Both commissioners assume that Lenovo is managed by puppets whose strings are pulled in Beijing. Mr. Wessel said he was certain that "a major portion" of Lenovo was "controlled by the Chinese government." State enterprises are placed in the hands of "princelings," who are the children of government leaders, he began to explain before I interrupted.

Princelings installed at the meritocratic Lenovo? When I asked Mr. Wessel to identify a Lenovo princeling, he said, "I haven't done a research of Lenovo." He said he had merely "raised questions" and had "never purported to have answers." This was similar to the reply from Mr. Wortzel when he was asked to substantiate his allegations with details.
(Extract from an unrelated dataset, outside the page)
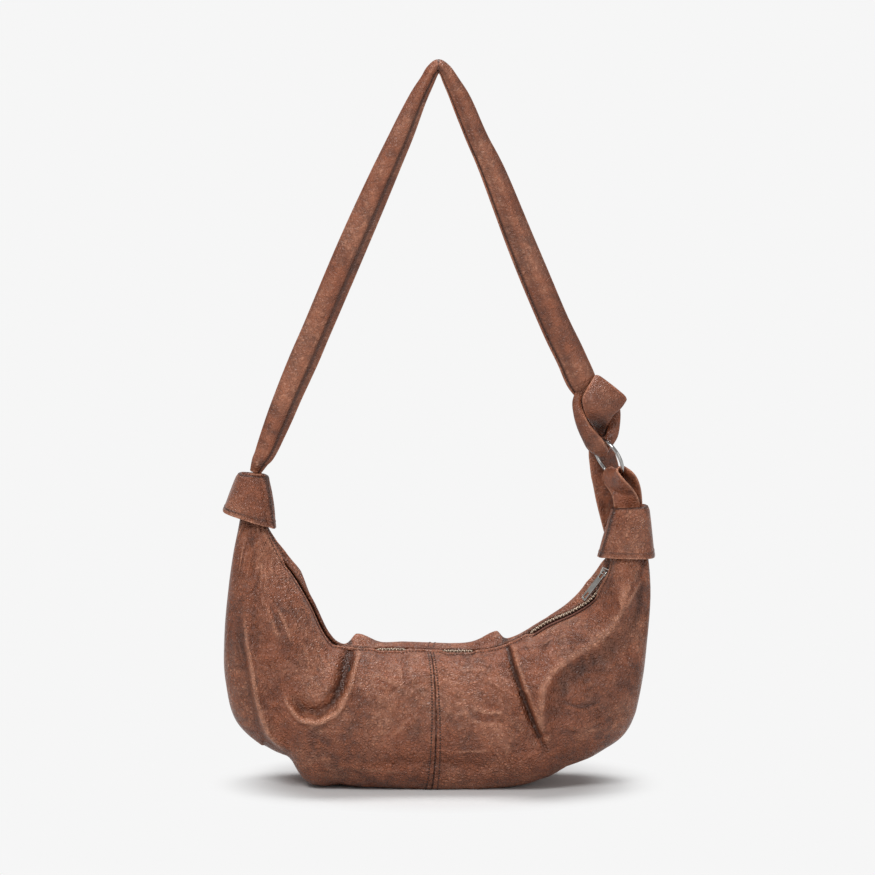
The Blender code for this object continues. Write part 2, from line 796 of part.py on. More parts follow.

The fact is that Lenovo is a living repudiation of the system that these critics assume it represents. It was born in 1984 from un-Communist entrepreneurial impulses among a group of Chinese computer scientists who wanted to start their own company. Their employer, the Chinese Academy of Sciences, gave them $25,000 in venture capital, and off they went. It was among the first Chinese companies to issue employee stock options.
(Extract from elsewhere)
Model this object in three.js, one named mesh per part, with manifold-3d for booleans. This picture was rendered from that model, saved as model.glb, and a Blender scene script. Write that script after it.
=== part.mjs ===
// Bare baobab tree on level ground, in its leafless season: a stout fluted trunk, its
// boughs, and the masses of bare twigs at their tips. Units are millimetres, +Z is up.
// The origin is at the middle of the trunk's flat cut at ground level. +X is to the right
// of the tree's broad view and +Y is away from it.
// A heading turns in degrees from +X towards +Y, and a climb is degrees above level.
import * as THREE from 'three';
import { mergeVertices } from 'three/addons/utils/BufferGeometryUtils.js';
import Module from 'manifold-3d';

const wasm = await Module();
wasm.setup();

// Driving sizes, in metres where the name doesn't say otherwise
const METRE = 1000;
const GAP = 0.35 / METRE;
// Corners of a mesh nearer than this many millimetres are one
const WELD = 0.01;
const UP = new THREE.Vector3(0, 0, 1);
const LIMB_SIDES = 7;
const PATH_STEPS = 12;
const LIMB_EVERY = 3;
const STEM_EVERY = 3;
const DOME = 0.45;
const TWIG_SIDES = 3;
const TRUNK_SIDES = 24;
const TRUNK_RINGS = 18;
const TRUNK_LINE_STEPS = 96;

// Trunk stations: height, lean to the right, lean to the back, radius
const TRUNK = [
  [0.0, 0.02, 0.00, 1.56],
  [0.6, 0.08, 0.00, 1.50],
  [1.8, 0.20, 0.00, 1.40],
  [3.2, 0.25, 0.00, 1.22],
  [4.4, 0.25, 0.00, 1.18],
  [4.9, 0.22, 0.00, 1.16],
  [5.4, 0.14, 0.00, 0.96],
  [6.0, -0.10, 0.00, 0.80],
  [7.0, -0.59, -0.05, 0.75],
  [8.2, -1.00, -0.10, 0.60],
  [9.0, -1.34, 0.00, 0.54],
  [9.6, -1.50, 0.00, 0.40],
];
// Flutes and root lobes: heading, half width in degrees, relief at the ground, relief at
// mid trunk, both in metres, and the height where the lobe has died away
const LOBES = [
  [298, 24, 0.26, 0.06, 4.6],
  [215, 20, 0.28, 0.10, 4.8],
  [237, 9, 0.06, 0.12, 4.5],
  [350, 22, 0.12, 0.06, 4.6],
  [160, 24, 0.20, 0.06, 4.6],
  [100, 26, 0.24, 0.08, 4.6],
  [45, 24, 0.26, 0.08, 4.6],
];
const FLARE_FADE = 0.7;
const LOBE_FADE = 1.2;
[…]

The Academy of Sciences retains a minority ownership position, but so do I.B.M. and three American private-equity firms. The largest block of shares is owned by public shareholders. (Its shares are traded on the Hong Kong exchange.) Lenovo is headed not by a princeling but by an American, William J. Amelio — a former senior vice president for Dell, as it happens.
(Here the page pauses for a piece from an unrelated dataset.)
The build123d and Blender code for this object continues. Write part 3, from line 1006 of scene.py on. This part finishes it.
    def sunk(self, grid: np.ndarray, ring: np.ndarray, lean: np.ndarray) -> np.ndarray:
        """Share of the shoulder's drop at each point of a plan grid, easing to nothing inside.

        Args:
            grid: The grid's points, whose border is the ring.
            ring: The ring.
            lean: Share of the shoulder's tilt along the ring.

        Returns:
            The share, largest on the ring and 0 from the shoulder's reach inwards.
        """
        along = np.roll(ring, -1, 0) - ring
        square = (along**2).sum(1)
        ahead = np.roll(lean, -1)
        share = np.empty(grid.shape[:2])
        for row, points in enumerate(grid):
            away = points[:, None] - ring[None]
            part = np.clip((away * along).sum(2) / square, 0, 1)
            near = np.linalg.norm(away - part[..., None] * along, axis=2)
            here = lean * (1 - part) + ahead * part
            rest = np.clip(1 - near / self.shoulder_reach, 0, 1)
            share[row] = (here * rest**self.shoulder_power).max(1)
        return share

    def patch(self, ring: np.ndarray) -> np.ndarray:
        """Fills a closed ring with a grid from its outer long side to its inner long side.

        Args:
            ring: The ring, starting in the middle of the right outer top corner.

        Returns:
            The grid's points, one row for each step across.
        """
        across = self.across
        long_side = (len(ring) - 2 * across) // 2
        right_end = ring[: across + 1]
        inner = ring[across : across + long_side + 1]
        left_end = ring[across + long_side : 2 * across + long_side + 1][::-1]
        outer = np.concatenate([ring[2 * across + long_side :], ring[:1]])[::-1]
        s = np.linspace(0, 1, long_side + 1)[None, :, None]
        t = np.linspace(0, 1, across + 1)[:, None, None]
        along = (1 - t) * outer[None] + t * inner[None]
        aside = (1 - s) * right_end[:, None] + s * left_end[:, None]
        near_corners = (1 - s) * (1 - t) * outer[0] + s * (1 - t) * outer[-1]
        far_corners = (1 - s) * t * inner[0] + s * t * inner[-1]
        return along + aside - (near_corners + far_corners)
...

Perhaps the security concerns could be validated by an authority on China's military. I spoke with James C. Mulvenon, deputy director of the Center for Intelligence Research and Analysis, which is based in Washington and run by Defense Group Inc.

Dr. Mulvenon said he had many concerns about China's state-sponsored espionage activities, but Lenovo was not on his list. He described the controversy about Lenovo as "xenophobia and anti-China fervor dressed up as a technology concern."

Rob Enderle of the Enderle Group, a technology consulting firm in San Jose, Calif., said he also saw the criticism of Lenovo as lacking in substance. With an executive staff split between Chinese and Americans, Lenovo is the most global company in the PC industry, he said. The real story, he said, was that these critics were "really torqued that China is out-executing the U.S."

Lenovo is an inviting magnet for all sorts of free-floating American anxieties about global competition. The visceral nature of these concerns can be seen in other remarks by Mr. Wortzel of the U.S.-China Economic and Security Review Commission. He said, "As a taxpayer, I have a serious concern about why my tax money is spent on a computer made by a company owned by the government of the People's Republic of China." Why, he asked, couldn't the State Department place its order with a "100 percent American-owned company"?

The cold-war template of us versus them, capitalist versus Communist, does not fit the geography of the globalized supply chain that underpins the computer industry. All players, even the "100 percent American-owned" vendors, have a major presence in China. Roger L. Kay, the president of Endpoint Technologies Associates, a consulting firm in Natick, Mass., said China had attracted so many companies based in the United States that the PC ecosystem there had reached a critical mass. Low-cost production is not the draw. "Now the reason you want to be in China," he said, "is because that's where everyone else is."

Wishing wistfully for a return to the past — in which I.B.M. was still in the PC business — is not likely to improve American competitiveness here and now. Mr. Enderle said that ignoring the discomfiting fact that technology companies based in the United States are losing leadership positions to their counterparts in east Asia — not just China, but also Taiwan and South Korea — does not make the problem go away. "It's still going to hit us," he said.

NEVERTHELESS, Mr. Dobbs and members of the U.S.-China Economic and Security Review Commission have tarred Lenovo with suspicion of espionage — and the State Department with being their willing dupe. Mr. Kay says the damage to Lenovo has been done, even if the State Department purchase proceeds.

"The next time," Mr. Kay predicted, "the government bureaucrat will say: 'Do I want to go through this? No, I'll go with the company that is perceived as American.' "

The smears will linger, he fears. "Facts don't matter," he said. "Perception matters."